By sustainable development we should mean a path of development along which “social well-being” increases over time; by social well-being, we mean a numerical measure of well-being of not only present people but of future people in society too. (Utilitarian philosophers, for example, would regard social well-being to be a weighted sum of personal well-being from the present into the indefinite future.) As people need assets no matter what they wish to do or be, we should suspect that the idea of sustainable development translates into the requirement that an appropriate measure of a society’s stock of capital goods grows over time. We call the required measure “inclusive wealth.”

What is inclusive wealth?

By inclusive wealth we mean the social value of the economy’s total stock of capital goods, which includes produced capital (roads, building, ports), human capital (education, health, personal knowledge, reputation), and natural capital (ecosystems, sub-soil resources). All other assets, such as institutions and practices, which are often called “social capital”, can be labelled “enabling capital” because they bestow value to the three types of capital goods on our list. (For example, a society composed of trustworthy citizens would be wealthier than a society composed of untrustworthy citizens, other things equal.) Inclusive wealth differs from the usual measure of wealth in two ways: (i) accounting prices are used to value capital goods (they are not necessarily market prices); (ii) the measure includes not only produced capital but human capital and natural capital as well.

The wealth/well-being equivalence theorem

It can show that social well-being increases over time if inclusive wealth increases over time, and declines over time if inclusive wealth declines over time. We may call the italicized statement the “wealth/well-being equivalence theorem.” Thus, inclusive wealth and social well-being are two sides of the same coin. The theorem says that inclusive wealth is the right coin with which to measure sustainable development, not gross domestic product (GDP) nor any of the other measures that have been suggested in recent years, such as the United Nations’ Human Development Index (HDI).

A study sponsored by the United Nations Environment Programme and the United Nations University tracked the inclusive wealth per capita of 140 countries over the period 1992-2014. Strikingly, only 84 countries were found to have experienced non-declining inclusive wealth per head. Moreover, in most countries (and they included both developed and developing economies) produced capital per head, and to a lesser extent human capital per head, increased over the period in question even while natural capital per head declined. Globally, produced capital per head approximately doubled and human capital per head increased by about 13%, but natural capital per head declined by nearly 40%. The publication reported that although there is a positive correlation between the growth rates of GDP per head and inclusive wealth per head during 1992-2014, the correlation is relatively weak (correlation coefficient, 0.24). These findings, rough and ready though they may be, tell us that whether the UN’s Sustainable Development Goals are sustainable remains an unresolved question.

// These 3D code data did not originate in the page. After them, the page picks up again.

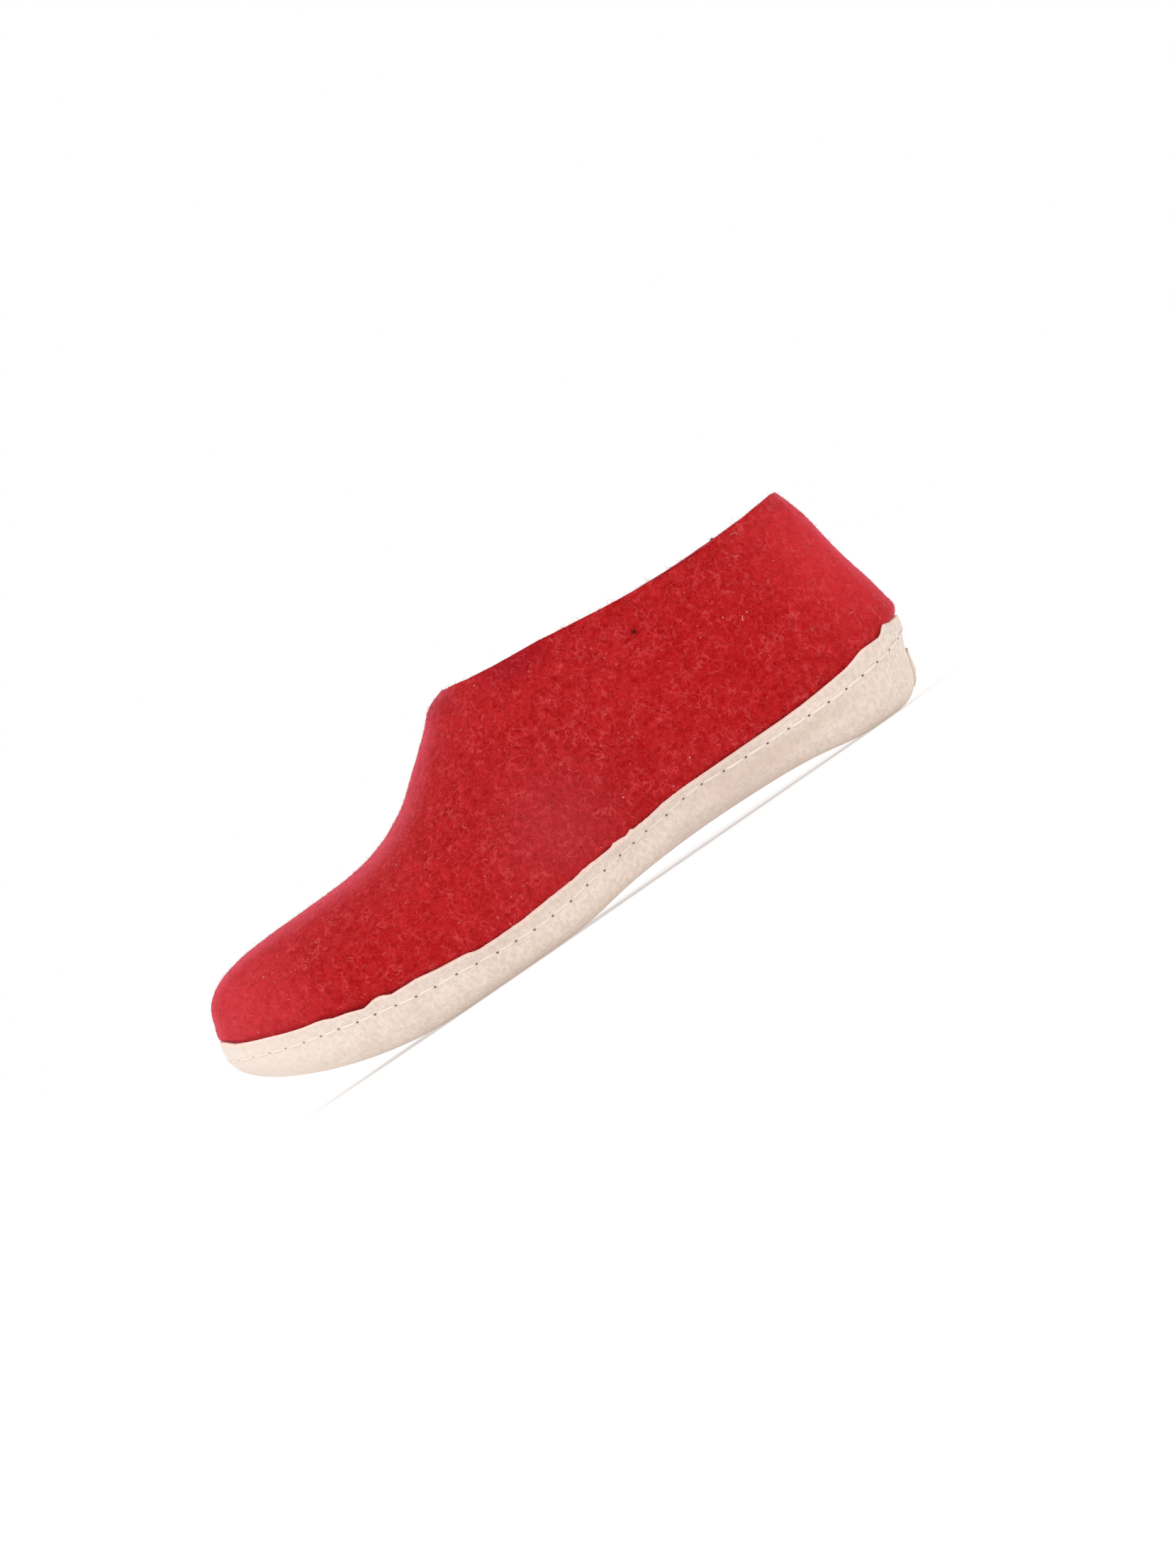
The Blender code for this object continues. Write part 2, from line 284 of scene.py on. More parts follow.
# The same in the suede: light toe, dull shank, light heel, light waist, soiled and brushed strips
SUEDE_PATCHES = (
    # station, height mm, reach along mm, reach up mm, share, screen colour
    (0.00, 20, 62, ALL_HEIGHTS, 0.60, (242, 227, 215)),
    (0.70, 12, 34, ALL_HEIGHTS, 0.45, (219, 196, 184)),
    (1.00, 12, 38, ALL_HEIGHTS, 0.75, (244, 228, 216)),
    (0.50, 12, 40, ALL_HEIGHTS, 0.40, (242, 224, 212)),
    (0.79, 12, 42, 5, 0.48, (202, 180, 166)),
    (0.81, 16.5, 28, 4, 0.55, (252, 236, 224)),
)

# Coats of loose fibres on the felt, with the odds of their five shades from dark to pale
FIBRE_COATS = (
    # name, share of the count, outside, length mm, lift mm, share of the width, curl, steps, odds
    ("felt_nap", 1.0, True, 1.5, 0.20, 0.9, 2.0, 5, (0.10, 0.50, 0.34, 0.054, 0.006)),
    ("felt_curls", 0.8, True, 3.0, 0.28, 1.0, 3.0, 7, (0.04, 0.39, 0.44, 0.120, 0.010)),
    ("felt_halo", 0.45, True, 1.7, 0.60, 0.6, 2.4, 5, (0.06, 0.34, 0.42, 0.160, 0.020)),
    ("felt_lining_nap", 0.5, False, 2.2, 0.35, 1.0, 2.4, 6, (0.25, 0.50, 0.21, 0.035, 0.005)),
)

# Screen colours of the loose fibres, hairs, knots and thread ends
FIBRE_COLOURS = {
    "fibre_dark": (158, 6, 9),
    "fibre_red": (176, 16, 20),
    "fibre_bright": (200, 48, 52),
    "fibre_pink": (218, 90, 95),
    "fibre_pale": (236, 160, 148),
    "hair_light": (240, 224, 208),
    "hair_grey": (218, 204, 190),
    "burr_dark": (92, 16, 14),
    "burr_brown": (128, 26, 22),
    "knot_pale": (246, 196, 184),
    "knot_pink": (236, 140, 132),
    "tangle_pink": (222, 96, 98),
    "tangle_pale": (240, 158, 146),
    "thread_end": (236, 214, 182),
    "thread_end_dark": (212, 186, 150),
}

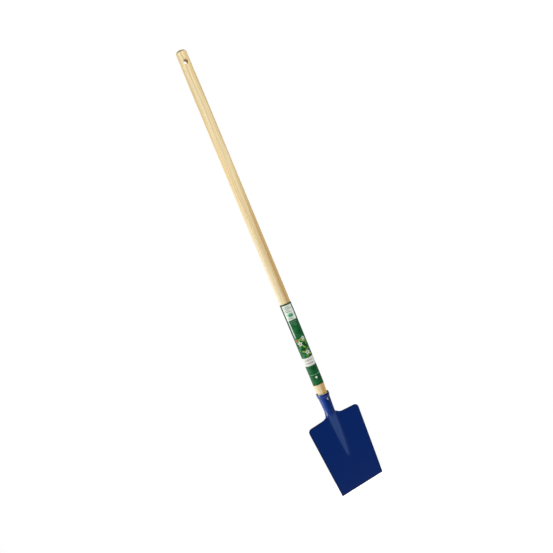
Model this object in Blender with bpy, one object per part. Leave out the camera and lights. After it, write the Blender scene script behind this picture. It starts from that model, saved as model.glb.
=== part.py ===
"""A child's garden spade: a long round wooden handle in a pressed steel head.

The spade hangs upright from its hanging hole, whose middle is the origin. +Z runs
up the axis of the handle and the front of the blade looks along -Y. Heights in
this file are millimetres above the cutting edge; the last step hangs the pieces up.
"""

import math

import bmesh
import bpy
from mathutils import Matrix, Vector
from mathutils.geometry import delaunay_2d_cdt

MILLIMETRE = 0.001

# Overall size
OVERALL_LENGTH = 985.0
ASSEMBLY_GAP = 0.3
CUTTER_OVERSHOOT = 6.0

# Handle, turned from one length of light wood
HANDLE_RADIUS = 12.1
GRIP_END_RADIUS = 11.7
LABEL_SEAT_RADIUS = 11.45
TAPER_TOP_RADIUS = 11.95
TAPER_FOOT_RADIUS = 10.6
MOUTH_WOOD_RADIUS = 10.35
HANDLE_FOOT = 167.0
HANDLE_FOOT_RADIUS = 8.9
HANDLE_FOOT_CHAMFER = 0.8
GRIP_DOME = 7.5
HANDLE_SIDES = 48

# Hanging hole, bored across the handle and countersunk at both ends
HOLE_DIAMETER = 9.0
COUNTERSINK_DIAMETER = 13.0
HOLE_HEIGHT = 957.5
HOLE_TURN = math.radians(-16.0)

# Printed label, a film sleeve round the handle above the head
LABEL_BOTTOM = 234.5
LABEL_TOP = 420.0
LABEL_FILM = 0.25
LABEL_SEAT_STEP = 0.6

# Head, one pressed sheet: a flat blade, a hollow rib and a rolled socket
SHEET = 1.5
SHOULDER_APEX = 160.8
BLADE_CANT = math.radians(3.45)
BLADE_FORWARD = 2.6
BLADE_TOP_HALF_WIDTH = 67.4
BLADE_TIP_HALF_WIDTH = 55.5
SHOULDER_DROOP = math.radians(2.95)
CORNER_RADIUS = 8.8
SOCKET_MOUTH = 213.0
MOUTH_TILT = 1.7
SOCKET_NECK_RADIUS = 10.85
SOCKET_COLLAR_RADIUS = 12.8
SOCKET_BEAD_RADIUS = 13.25
SOCKET_MOUTH_RADIUS = 14.0
COLLAR_HEIGHT = 202.6
BEAD_HEIGHT = 204.8
NECK_HEIGHT = 168.0
SEAM_HALF_ANGLE = math.radians(4.0)
SOCKET_CLOSED = 178.0
SHOULDER_FILLET_TOP = 173.0
SHOULDER_FILLET_REACH = 17.5

# Rib, pressed out to the front and hollow at the back
RIB_HALF_WIDTH = 13.0
RIB_END_HALF_WIDTH = 5.0
RIB_HEIGHT = 7.1
RIB_LENGTH = 97.0
RIB_FOOT_RADIUS = 4.0
RIB_FOOT_SHARE = 0.45
RIB_SOFTENING = 40.0
RIB_SINKING = 1.15
RIB_NARROWING = 1.6
RIB_LEAST_RISE = 0.02

# Nail through the front of the socket into the wood
NAIL_HEIGHT = 199.5
NAIL_HEAD_RADIUS = 2.2
NAIL_HEAD_RIM = 0.25
NAIL_HEAD_DOME = 1.0
NAIL_SHANK_RADIUS = 1.25
NAIL_LENGTH = 19.0
NAIL_POINT = 3.0
NAIL_TIP_RADIUS = 0.15
NAIL_HOLE_TIP_RADIUS = 0.4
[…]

In response: Professor Robin Mason, Pro-Vice-Chancellor (International), University of Birmingham

For much of human history, as best we can tell, the average income per capita changed hardly at all and was very low, in today’s terms. This changed dramatically in the mid-nineteenth century, with an explosion (in some countries at least) in this measure of wealth. Almost two hundred years later, however, we are starting to understand the consequences and limits of this phenomenal growth. In particular, there is a growing realisation that our traditional measure of wealth—gross domestic product per capita, or something similar to that—leaves out many important things. Partha Dasgupta has been at the forefront of thinking through how standard measures of economic wealth should be extended to capture wealth in its broadest sense. The challenge, though, is to know what to measure, and then how to measure it. What, for example, exactly is “human capital”? The amount of education is, presumably, material; but what about the quality of that education? What about “softer” aspects, such as social connections: who you know, as well as what you know? More generally, how do we arrive at a comprehensive list—surely a very, very long one—of all the assets that matter? Once the concepts are clearly defined, how can they easily and consistently be valued, across many different countries with many different ways of collecting national statistics? These conceptual and practical difficulties are profound and are part of the reasons why various attempts in the past to extend national income measures have failed to catch on. But just because it is difficult, it does not mean that it should not be done. Partha Dasgupta is surely right to call for the inclusive wealth of nations to be measured more systematically and to be used more widely, and he has made significant contributions to making this possible.